All of the entries need to be written out again, exactly as they are.

::: Supplied records

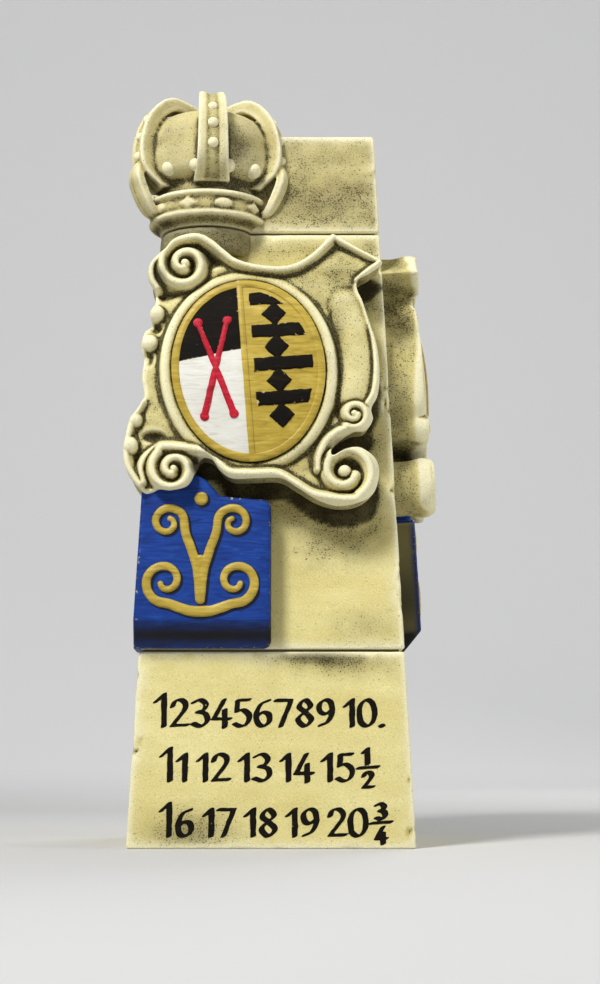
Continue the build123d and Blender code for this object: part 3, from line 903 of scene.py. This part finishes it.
def frame_front(u, v):
    """The carved surface of the frame, as a height out of the face."""
    spots = np.stack([u, v, np.zeros_like(u)], 1)
    height = ground_height + 1.2 * lumps(spots, 34.0, 11) + 0.5 * lumps(spots, 12.0, 12)
    height = height + 5 * np.exp(-(((u - 95) / 60) ** 2) - ((v - 150) / 36) ** 2)
    for x, y, across, up, depth in hollows:
        height -= depth * np.exp(-((((u - x) / across) ** 2 + ((v - y) / up) ** 2) ** 2))
    distance, _ = from_line(u, v, trough_line, 40.0)
    height -= 9 * np.exp(-((distance / 11) ** 2))
    distance, _ = from_line(u, v, cheek_line, 60.0)
    height = soft_max(height, cheek_crest - 9 * (distance / 24) ** 2, 4.0)
    for line, first, last, crest_first, crest_last in rolls:
        distance, share = from_line(u, v, line, 24.0)
        radius = first + (last - first) * share
        crest = crest_first + (crest_last - crest_first) * share
        band = crest - 5.5 - 0.5 * radius * (distance / radius) ** 4
        height = soft_max(height, np.where(distance < 1.5 * radius, band, 0), 1.2)
        lip = 0.62 * radius
        round_top = crest - lip + round_rise(distance, lip)
        roll = np.where(distance < lip, round_top, crest - lip - 2.2 * (distance - lip))
        height = soft_max(height, roll, 1.0)
    for x, y, radius, crest in bosses:
        distance = np.hypot(u - x, v - y)
        round_top = crest - radius + round_rise(distance, radius)
        boss = np.where(distance < radius, round_top, crest - radius - 5 * (distance - radius))
        height = soft_max(height, boss, 1.0)
    ring = from_oval(u, v)
    inner = ring - border_radius
    foot = shield_dome(u, v) + 0.5 - border_radius
    border = np.where(
        np.abs(inner) < border_radius,
        foot + round_rise(inner, border_radius),
        foot - 2.2 * (np.abs(inner) - border_radius),
    )
    height = np.where(ring > border_radius, soft_max(height, border, 5.0), height)
    height = np.where((ring <= border_radius) & (ring > 0), border, height)
    height = np.where(ring <= 0, shield_dome(u, v), height)
    edge = in_loop(u, v, frame_outline).clip(0, edge_radius)
    return height - edge_radius + round_rise(edge_radius - edge, edge_radius)


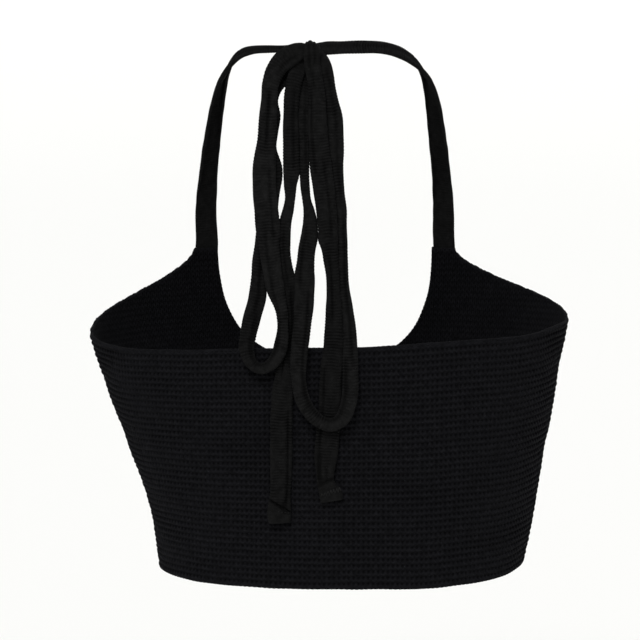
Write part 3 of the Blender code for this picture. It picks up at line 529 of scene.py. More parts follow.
# Tucks across a tie: the row of the route's table, how much the tuck slants, and its width and depth, in
# millimetres
Tuck = namedtuple("Tuck", "row slant wide deep")
TUCKS = {
    "tail_left": [
        Tuck(27.3, -0.55, 0.9, 2.2),
        Tuck(25.9, 0.35, 1.3, 0.6),
        Tuck(13.2, 0.3, 1.6, 0.5),
    ],
    "tail_right": [Tuck(28.9, 0.25, 1.2, 1.1), Tuck(20.0, -0.3, 1.6, 0.5)],
    "loop_left": [Tuck(16.6, 0.5, 1.6, 0.6), Tuck(18.4, -0.4, 1.5, 0.5), Tuck(23.6, 0.5, 1.6, 0.5)],
    "loop_right": [Tuck(23.6, 0.5, 1.6, 0.5), Tuck(29.2, -0.5, 1.6, 0.5), Tuck(8.2, 0.4, 1.5, 0.4)],
    "strap_left": [Tuck(9.0, 0.3, 1.6, 0.4)],
    "strap_right": [Tuck(8.4, -0.3, 1.6, 0.4)],
}

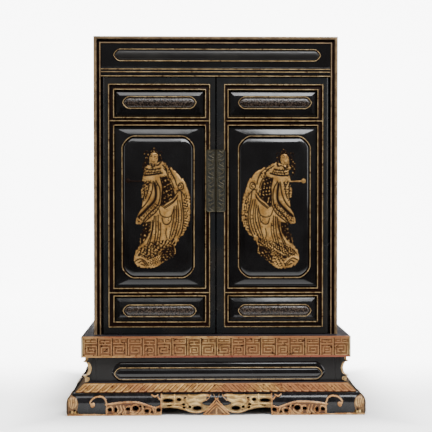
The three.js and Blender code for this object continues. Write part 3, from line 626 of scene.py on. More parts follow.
def smooth_line(points, steps=7):
    """Points along a smooth line through the points given."""
    points = [np.array(point, float) for point in points]
    padded = [2 * points[0] - points[1], *points, 2 * points[-1] - points[-2]]
    line = []
    for before, near, far, after in zip(padded, padded[1:], padded[2:], padded[3:]):
        for step in range(steps):
            t = step / steps
            line.append(0.5 * (2 * near + (far - before) * t
                               + (2 * before - 5 * near + 4 * far - after) * t * t
                               + (3 * near - before - 3 * far + after) * t ** 3))
    line.append(points[-1])
    return line


def along(line, x, z):
    """Distance from each point to a line, and where along the line it is nearest, 0 to 1."""
    nearest = np.full(x.shape, 1e9)
    share = np.zeros(x.shape)
    count = len(line) - 1
    for index in range(count):
        (ax, az), (bx, bz) = line[index], line[index + 1]
        dx, dz = bx - ax, bz - az
        part = np.clip(((x - ax) * dx + (z - az) * dz) / max(dx * dx + dz * dz, 1e-9), 0, 1)
        gap = np.hypot(x - ax - part * dx, z - az - part * dz)
        closer = gap < nearest
        nearest = np.where(closer, gap, nearest)
        share = np.where(closer, (index + part) / count, share)
    return nearest, share


def ridge(line, x, z, half, rise, taper=0.0):
    """Height of a round ridge along a line; taper narrows its ends."""
    gap, share = along(line, x, z)
    width = half * (1 - taper + taper * np.sin(np.clip(share, 0.02, 0.98) * math.pi))
    return rise * np.sqrt(np.clip(1 - (gap / width) ** 2, 0, None))


def inside(outline, x, z):
    """True for points inside a closed outline."""
    found = np.zeros(x.shape, bool)
    for (ax, az), (bx, bz) in zip(outline, outline[1:] + outline[:1]):
        if az != bz:
            crosses = (az > z) != (bz > z)
            found ^= crosses & (x < (bx - ax) * (z - az) / (bz - az) + ax)
    return found


def depth_inside(outline, x, z):
    """How far inside an outline a point is; outside is negative."""
    gap, _ = along(outline + outline[:1], x, z)
    return np.where(inside(outline, x, z), gap, -gap)


def spiral(centre, radius, turns, turned=0.0, hand=1):
    """A small scroll that winds in from its rim."""
    points = []
    count = int(10 * turns) + 2
    for step in range(count):
        share = step / (count - 1)
        angle = turned + hand * share * turns * 2 * math.pi
        reach = radius * (1 - 0.85 * share)
        points.append(np.array((centre[0] + reach * math.cos(angle), centre[1] + reach * math.sin(angle))))
    return points


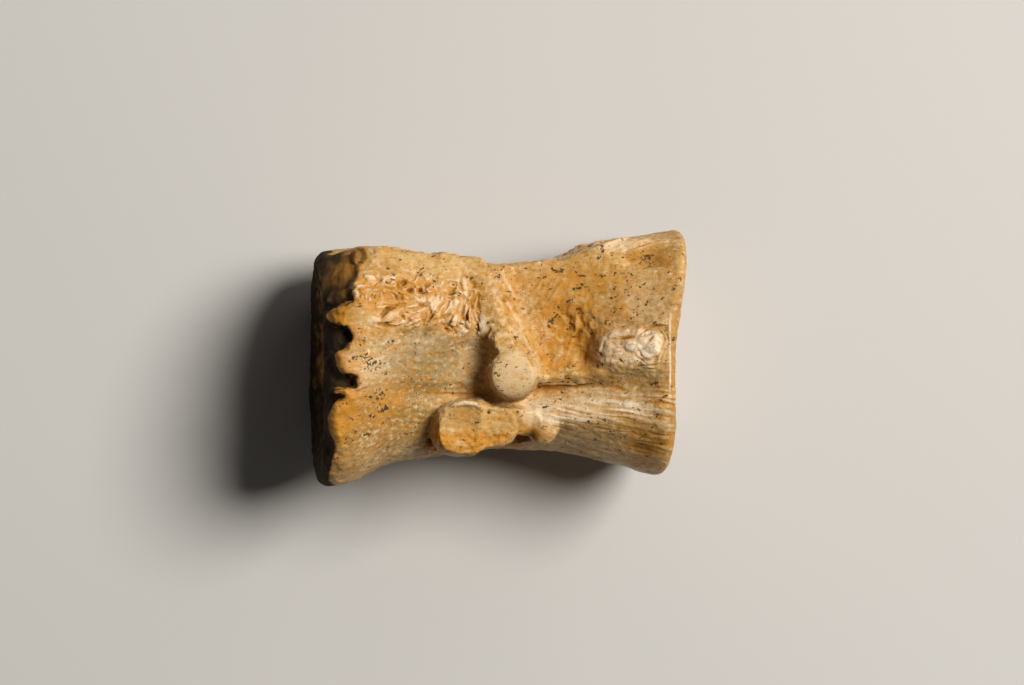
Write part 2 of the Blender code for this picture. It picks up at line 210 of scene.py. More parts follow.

::::::

→ **Full solution**
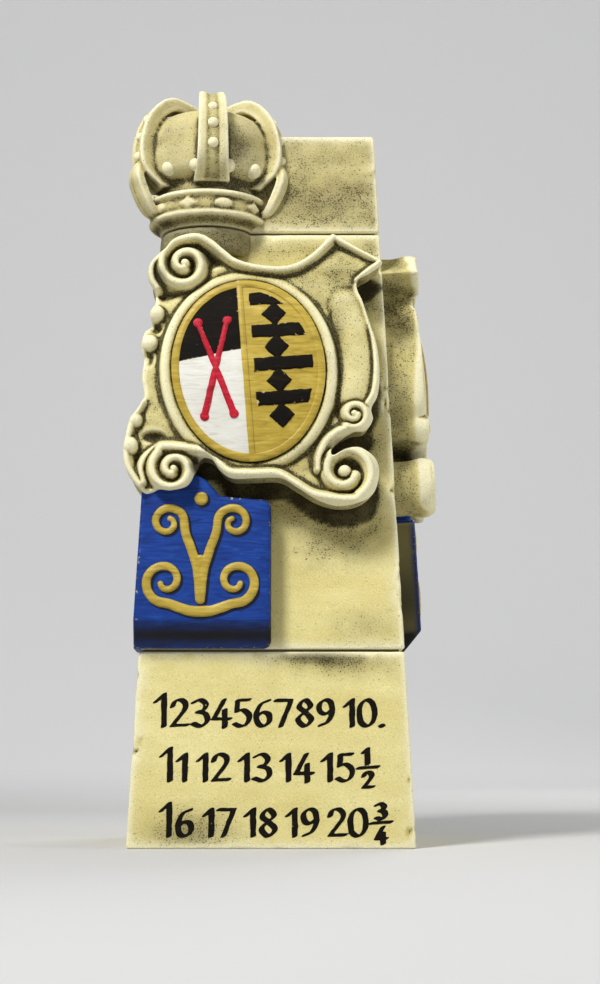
Continue the build123d and Blender code for this object: part 3, from line 903 of scene.py. This part finishes it.
def frame_front(u, v):
    """The carved surface of the frame, as a height out of the face."""
    spots = np.stack([u, v, np.zeros_like(u)], 1)
    height = ground_height + 1.2 * lumps(spots, 34.0, 11) + 0.5 * lumps(spots, 12.0, 12)
    height = height + 5 * np.exp(-(((u - 95) / 60) ** 2) - ((v - 150) / 36) ** 2)
    for x, y, across, up, depth in hollows:
        height -= depth * np.exp(-((((u - x) / across) ** 2 + ((v - y) / up) ** 2) ** 2))
    distance, _ = from_line(u, v, trough_line, 40.0)
    height -= 9 * np.exp(-((distance / 11) ** 2))
    distance, _ = from_line(u, v, cheek_line, 60.0)
    height = soft_max(height, cheek_crest - 9 * (distance / 24) ** 2, 4.0)
    for line, first, last, crest_first, crest_last in rolls:
        distance, share = from_line(u, v, line, 24.0)
        radius = first + (last - first) * share
        crest = crest_first + (crest_last - crest_first) * share
        band = crest - 5.5 - 0.5 * radius * (distance / radius) ** 4
        height = soft_max(height, np.where(distance < 1.5 * radius, band, 0), 1.2)
        lip = 0.62 * radius
        round_top = crest - lip + round_rise(distance, lip)
        roll = np.where(distance < lip, round_top, crest - lip - 2.2 * (distance - lip))
        height = soft_max(height, roll, 1.0)
    for x, y, radius, crest in bosses:
        distance = np.hypot(u - x, v - y)
        round_top = crest - radius + round_rise(distance, radius)
        boss = np.where(distance < radius, round_top, crest - radius - 5 * (distance - radius))
        height = soft_max(height, boss, 1.0)
    ring = from_oval(u, v)
    inner = ring - border_radius
    foot = shield_dome(u, v) + 0.5 - border_radius
    border = np.where(
        np.abs(inner) < border_radius,
        foot + round_rise(inner, border_radius),
        foot - 2.2 * (np.abs(inner) - border_radius),
    )
    height = np.where(ring > border_radius, soft_max(height, border, 5.0), height)
    height = np.where((ring <= border_radius) & (ring > 0), border, height)
    height = np.where(ring <= 0, shield_dome(u, v), height)
    edge = in_loop(u, v, frame_outline).clip(0, edge_radius)
    return height - edge_radius + round_rise(edge_radius - edge, edge_radius)


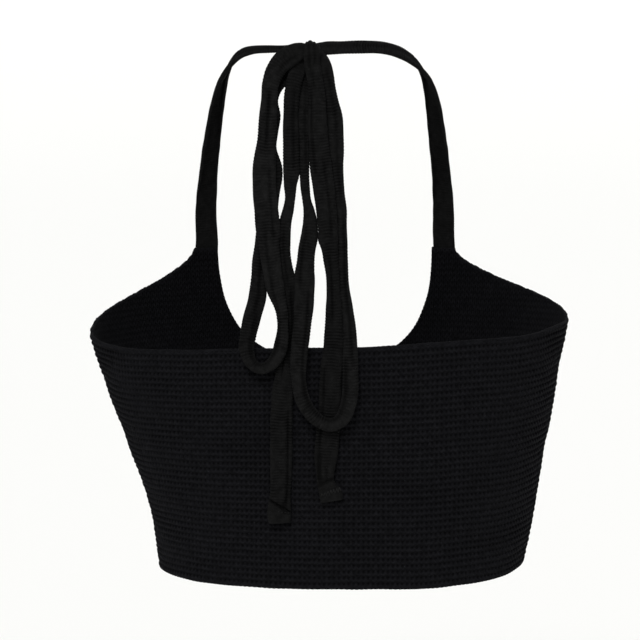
Write part 3 of the Blender code for this picture. It picks up at line 529 of scene.py. More parts follow.
# Tucks across a tie: the row of the route's table, how much the tuck slants, and its width and depth, in
# millimetres
Tuck = namedtuple("Tuck", "row slant wide deep")
TUCKS = {
    "tail_left": [
        Tuck(27.3, -0.55, 0.9, 2.2),
        Tuck(25.9, 0.35, 1.3, 0.6),
        Tuck(13.2, 0.3, 1.6, 0.5),
    ],
    "tail_right": [Tuck(28.9, 0.25, 1.2, 1.1), Tuck(20.0, -0.3, 1.6, 0.5)],
    "loop_left": [Tuck(16.6, 0.5, 1.6, 0.6), Tuck(18.4, -0.4, 1.5, 0.5), Tuck(23.6, 0.5, 1.6, 0.5)],
    "loop_right": [Tuck(23.6, 0.5, 1.6, 0.5), Tuck(29.2, -0.5, 1.6, 0.5), Tuck(8.2, 0.4, 1.5, 0.4)],
    "strap_left": [Tuck(9.0, 0.3, 1.6, 0.4)],
    "strap_right": [Tuck(8.4, -0.3, 1.6, 0.4)],
}

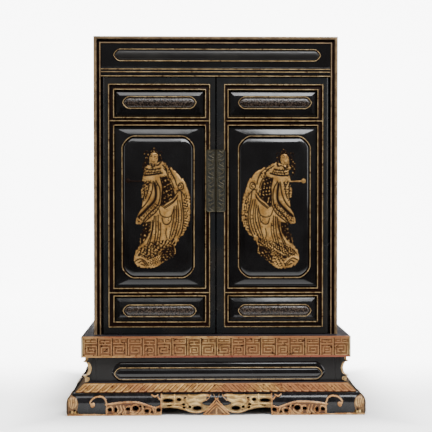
The three.js and Blender code for this object continues. Write part 3, from line 626 of scene.py on. More parts follow.
def smooth_line(points, steps=7):
    """Points along a smooth line through the points given."""
    points = [np.array(point, float) for point in points]
    padded = [2 * points[0] - points[1], *points, 2 * points[-1] - points[-2]]
    line = []
    for before, near, far, after in zip(padded, padded[1:], padded[2:], padded[3:]):
        for step in range(steps):
            t = step / steps
            line.append(0.5 * (2 * near + (far - before) * t
                               + (2 * before - 5 * near + 4 * far - after) * t * t
                               + (3 * near - before - 3 * far + after) * t ** 3))
    line.append(points[-1])
    return line


def along(line, x, z):
    """Distance from each point to a line, and where along the line it is nearest, 0 to 1."""
    nearest = np.full(x.shape, 1e9)
    share = np.zeros(x.shape)
    count = len(line) - 1
    for index in range(count):
        (ax, az), (bx, bz) = line[index], line[index + 1]
        dx, dz = bx - ax, bz - az
        part = np.clip(((x - ax) * dx + (z - az) * dz) / max(dx * dx + dz * dz, 1e-9), 0, 1)
        gap = np.hypot(x - ax - part * dx, z - az - part * dz)
        closer = gap < nearest
        nearest = np.where(closer, gap, nearest)
        share = np.where(closer, (index + part) / count, share)
    return nearest, share


def ridge(line, x, z, half, rise, taper=0.0):
    """Height of a round ridge along a line; taper narrows its ends."""
    gap, share = along(line, x, z)
    width = half * (1 - taper + taper * np.sin(np.clip(share, 0.02, 0.98) * math.pi))
    return rise * np.sqrt(np.clip(1 - (gap / width) ** 2, 0, None))


def inside(outline, x, z):
    """True for points inside a closed outline."""
    found = np.zeros(x.shape, bool)
    for (ax, az), (bx, bz) in zip(outline, outline[1:] + outline[:1]):
        if az != bz:
            crosses = (az > z) != (bz > z)
            found ^= crosses & (x < (bx - ax) * (z - az) / (bz - az) + ax)
    return found


def depth_inside(outline, x, z):
    """How far inside an outline a point is; outside is negative."""
    gap, _ = along(outline + outline[:1], x, z)
    return np.where(inside(outline, x, z), gap, -gap)


def spiral(centre, radius, turns, turned=0.0, hand=1):
    """A small scroll that winds in from its rim."""
    points = []
    count = int(10 * turns) + 2
    for step in range(count):
        share = step / (count - 1)
        angle = turned + hand * share * turns * 2 * math.pi
        reach = radius * (1 - 0.85 * share)
        points.append(np.array((centre[0] + reach * math.cos(angle), centre[1] + reach * math.sin(angle))))
    return points


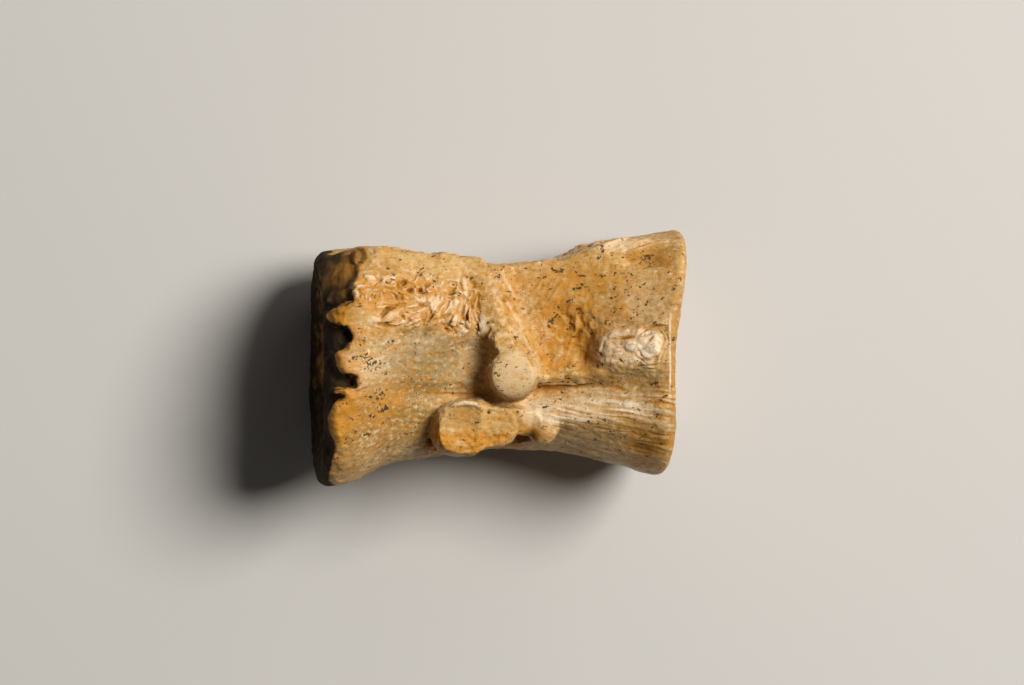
Write part 2 of the Blender code for this picture. It picks up at line 210 of scene.py. More parts follow.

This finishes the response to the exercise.